Task directions. Repeat the lines that follow, leaving nothing out.

--- Start ---

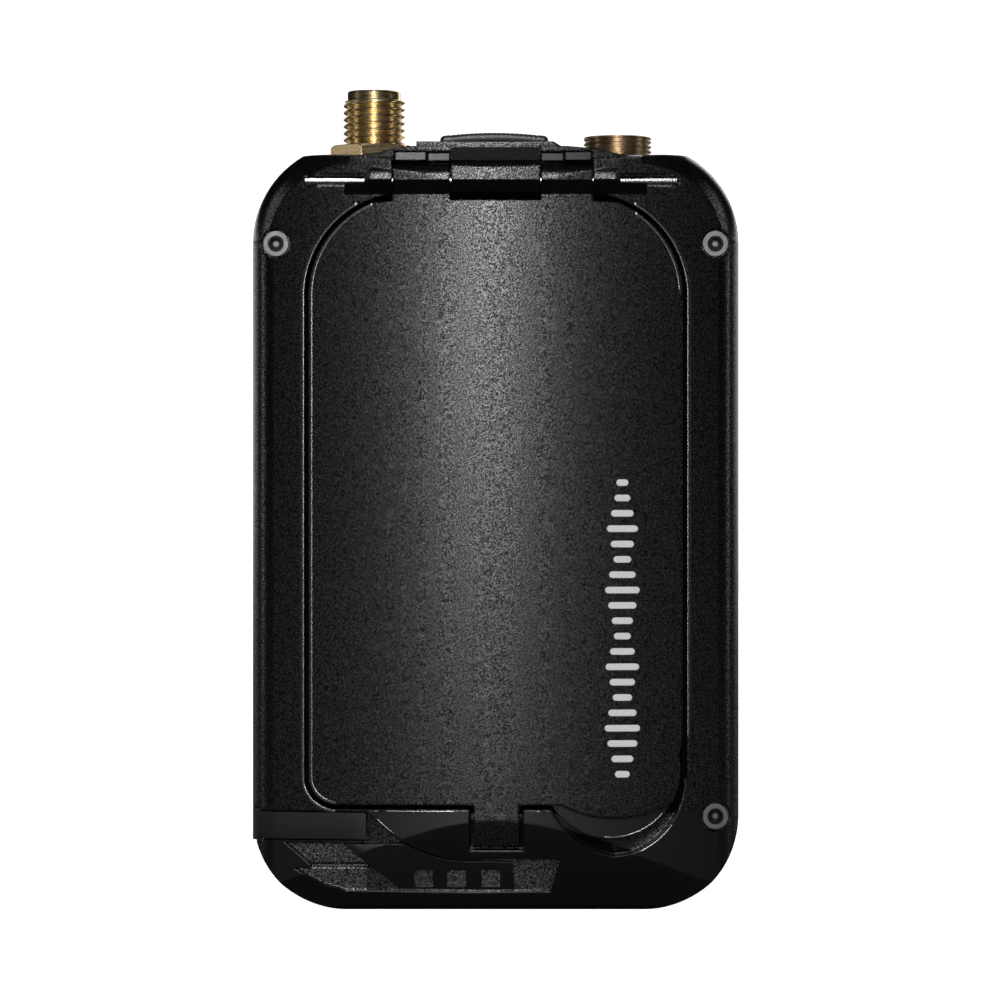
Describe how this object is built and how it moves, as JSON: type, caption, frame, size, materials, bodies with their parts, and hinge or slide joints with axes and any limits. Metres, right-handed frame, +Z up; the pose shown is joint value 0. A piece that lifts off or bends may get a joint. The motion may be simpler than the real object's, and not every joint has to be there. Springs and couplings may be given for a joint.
{
  "type": "wireless bodypack transmitter",
  "caption": "Pocket radio transmitter with a hinged battery door, sliding latch, push button, covered charging port, threaded antenna socket and threaded microphone socket.",
  "frame": {"origin": "bottom centre of the bounding box", "axes": "+Z up through the sockets, -Y out of the battery door, +X to the right seen from the door"},
  "size_m": [0.0496, 0.016, 0.0837],
  "materials": {
    "main_housing": "fine textured powder coat",
    "front_cover": "fine textured powder coat",
    "case_gasket": "matte",
    "case_screws": "black oxide",
    "hinge_pin": "polished",
    "button_bezel": "fine textured powder coat",
    "status_window_left": "smoked",
    "status_window_right": "smoked",
    "pairing_led_lens": "clear",
    "sma_body": "gold plated",
    "sma_insulator": "PTFE",
    "sma_contact": "gold plated",
    "sma_nut": "gold plated",
    "sma_washer": "gold plated",
    "mic_barrel": "plated",
    "mic_insert": "moulded",
    "mic_contacts": "gold plated",
    "main_board": "solder mask",
    "rf_shield": "tin plated",
    "radio_chip": "moulded",
    "audio_chip": "moulded",
    "tact_switch": "moulded",
    "usb_shell": "nickel plated",
    "usb_tongue": "moulded",
    "port_board": "solder mask",
    "port_strap": "matte",
    "battery_tray": "moulded",
    "battery_springs": "nickel plated",
    "battery_contacts": "nickel plated",
    "cell_left": "gloss sleeve",
    "cell_middle": "gloss sleeve",
    "cell_right": "gloss sleeve",
    "door_panel": "fine textured powder coat",
    "door_gasket": "matte",
    "door_pad": "foam",
    "door_hook": "stamped",
    "latch_slider": "moulded",
    "latch_bolt": "stamped",
    "latch_detent_spring": "spring steel",
    "power_button": "bead blasted",
    "button_clip": "spring steel",
    "port_cap": "matte"
  },
  "bodies": {
    "housing": {"main_housing": "main_housing", "front_cover": "front_cover", "case_gasket": "case_gasket", "case_screws": "case_screws", "hinge_pin": "hinge_pin", "button_bezel": "button_bezel", "status_window_left": "status_window_left", "status_window_right": "status_window_right", "pairing_led_lens": "pairing_led_lens", "sma_body": "sma_body", "sma_insulator": "sma_insulator", "sma_contact": "sma_contact", "sma_nut": "sma_nut", "sma_washer": "sma_washer", "mic_barrel": "mic_barrel", "mic_insert": "mic_insert", "mic_contacts": "mic_contacts", "main_board": "main_board", "rf_shield": "rf_shield", "radio_chip": "radio_chip", "audio_chip": "audio_chip", "tact_switch": "tact_switch", "usb_shell": "usb_shell", "usb_tongue": "usb_tongue", "port_board": "port_board", "port_strap": "port_strap", "battery_tray": "battery_tray", "battery_springs": "battery_springs", "battery_contacts": "battery_contacts", "cell_left": "cell_left", "cell_middle": "cell_middle", "cell_right": "cell_right", "latch_detent_spring": "latch_detent_spring"},
    "door": {"door_panel": "door_panel", "door_gasket": "door_gasket", "door_pad": "door_pad", "door_hook": "door_hook"},
    "latch": {"latch_slider": "latch_slider", "latch_bolt": "latch_bolt"},
    "button": {"power_button": "power_button", "button_clip": "button_clip"},
    "port_cap": {"port_cap": "port_cap"}
  },
  "joints": [
    {"name": "door_hinge", "type": "hinge", "parent": "housing", "child": "door", "pos_m": [0, -0.00595, 0.074], "axis": [-1, 0, 0], "range_deg": [0, 90]},
    {"name": "latch_slide", "type": "slide", "parent": "housing", "child": "latch", "axis": [-1, 0, 0], "range_m": [0, 0.0055]},
    {"name": "button_press", "type": "slide", "parent": "housing", "child": "button", "axis": [0, 0, -1], "range_m": [0, 0.0005], "stiffness_N_per_m": 1200, "springref_m": -0.0002},
    {"name": "port_cap_flex", "type": "hinge", "parent": "housing", "child": "port_cap", "pos_m": [-0.0243, -0.0049, 0.00875], "axis": [0, 0, 1], "range_deg": [0, 100]}
  ]
}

--- End ---

Correct response.
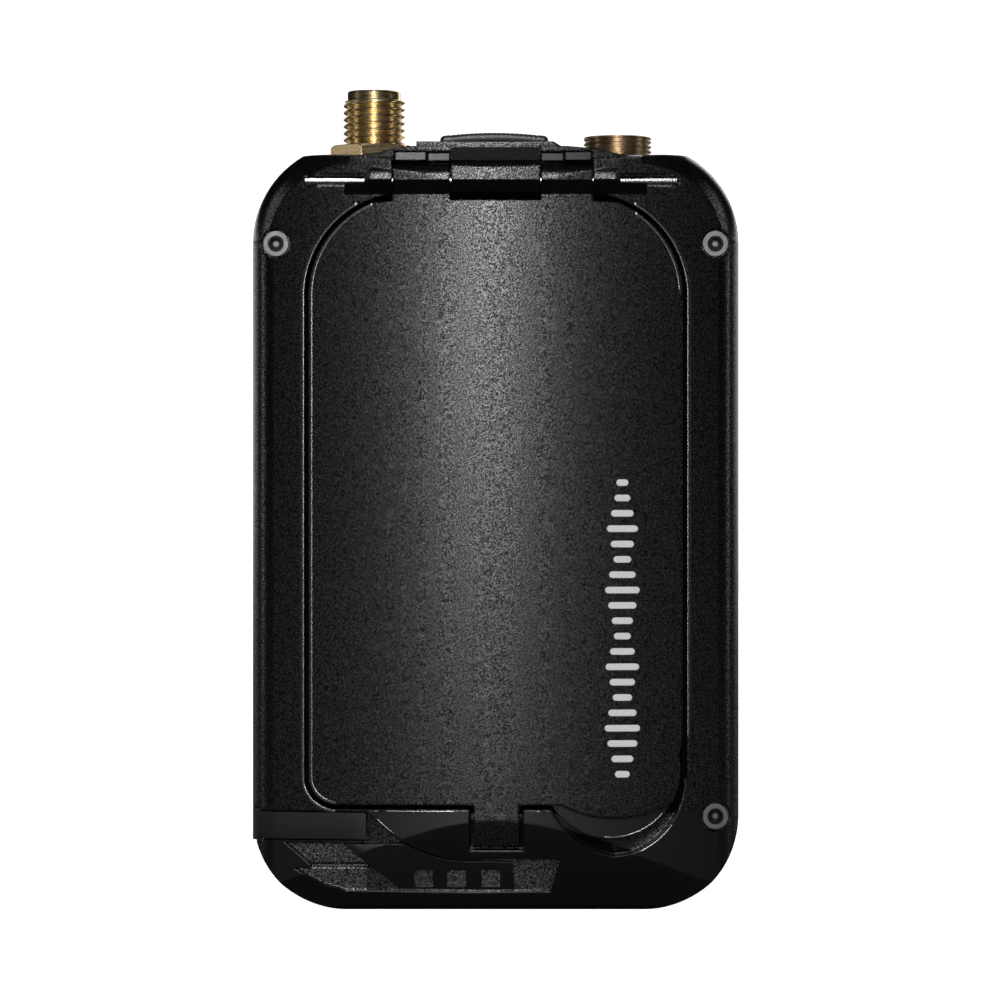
Describe how this object is built and how it moves, as JSON: type, caption, frame, size, materials, bodies with their parts, and hinge or slide joints with axes and any limits. Metres, right-handed frame, +Z up; the pose shown is joint value 0. A piece that lifts off or bends may get a joint. The motion may be simpler than the real object's, and not every joint has to be there. Springs and couplings may be given for a joint.
{
  "type": "wireless bodypack transmitter",
  "caption": "Pocket radio transmitter with a hinged battery door, sliding latch, push button, covered charging port, threaded antenna socket and threaded microphone socket.",
  "frame": {"origin": "bottom centre of the bounding box", "axes": "+Z up through the sockets, -Y out of the battery door, +X to the right seen from the door"},
  "size_m": [0.0496, 0.016, 0.0837],
  "materials": {
    "main_housing": "fine textured powder coat",
    "front_cover": "fine textured powder coat",
    "case_gasket": "matte",
    "case_screws": "black oxide",
    "hinge_pin": "polished",
    "button_bezel": "fine textured powder coat",
    "status_window_left": "smoked",
    "status_window_right": "smoked",
    "pairing_led_lens": "clear",
    "sma_body": "gold plated",
    "sma_insulator": "PTFE",
    "sma_contact": "gold plated",
    "sma_nut": "gold plated",
    "sma_washer": "gold plated",
    "mic_barrel": "plated",
    "mic_insert": "moulded",
    "mic_contacts": "gold plated",
    "main_board": "solder mask",
    "rf_shield": "tin plated",
    "radio_chip": "moulded",
    "audio_chip": "moulded",
    "tact_switch": "moulded",
    "usb_shell": "nickel plated",
    "usb_tongue": "moulded",
    "port_board": "solder mask",
    "port_strap": "matte",
    "battery_tray": "moulded",
    "battery_springs": "nickel plated",
    "battery_contacts": "nickel plated",
    "cell_left": "gloss sleeve",
    "cell_middle": "gloss sleeve",
    "cell_right": "gloss sleeve",
    "door_panel": "fine textured powder coat",
    "door_gasket": "matte",
    "door_pad": "foam",
    "door_hook": "stamped",
    "latch_slider": "moulded",
    "latch_bolt": "stamped",
    "latch_detent_spring": "spring steel",
    "power_button": "bead blasted",
    "button_clip": "spring steel",
    "port_cap": "matte"
  },
  "bodies": {
    "housing": {"main_housing": "main_housing", "front_cover": "front_cover", "case_gasket": "case_gasket", "case_screws": "case_screws", "hinge_pin": "hinge_pin", "button_bezel": "button_bezel", "status_window_left": "status_window_left", "status_window_right": "status_window_right", "pairing_led_lens": "pairing_led_lens", "sma_body": "sma_body", "sma_insulator": "sma_insulator", "sma_contact": "sma_contact", "sma_nut": "sma_nut", "sma_washer": "sma_washer", "mic_barrel": "mic_barrel", "mic_insert": "mic_insert", "mic_contacts": "mic_contacts", "main_board": "main_board", "rf_shield": "rf_shield", "radio_chip": "radio_chip", "audio_chip": "audio_chip", "tact_switch": "tact_switch", "usb_shell": "usb_shell", "usb_tongue": "usb_tongue", "port_board": "port_board", "port_strap": "port_strap", "battery_tray": "battery_tray", "battery_springs": "battery_springs", "battery_contacts": "battery_contacts", "cell_left": "cell_left", "cell_middle": "cell_middle", "cell_right": "cell_right", "latch_detent_spring": "latch_detent_spring"},
    "door": {"door_panel": "door_panel", "door_gasket": "door_gasket", "door_pad": "door_pad", "door_hook": "door_hook"},
    "latch": {"latch_slider": "latch_slider", "latch_bolt": "latch_bolt"},
    "button": {"power_button": "power_button", "button_clip": "button_clip"},
    "port_cap": {"port_cap": "port_cap"}
  },
  "joints": [
    {"name": "door_hinge", "type": "hinge", "parent": "housing", "child": "door", "pos_m": [0, -0.00595, 0.074], "axis": [-1, 0, 0], "range_deg": [0, 90]},
    {"name": "latch_slide", "type": "slide", "parent": "housing", "child": "latch", "axis": [-1, 0, 0], "range_m": [0, 0.0055]},
    {"name": "button_press", "type": "slide", "parent": "housing", "child": "button", "axis": [0, 0, -1], "range_m": [0, 0.0005], "stiffness_N_per_m": 1200, "springref_m": -0.0002},
    {"name": "port_cap_flex", "type": "hinge", "parent": "housing", "child": "port_cap", "pos_m": [-0.0243, -0.0049, 0.00875], "axis": [0, 0, 1], "range_deg": [0, 100]}
  ]
}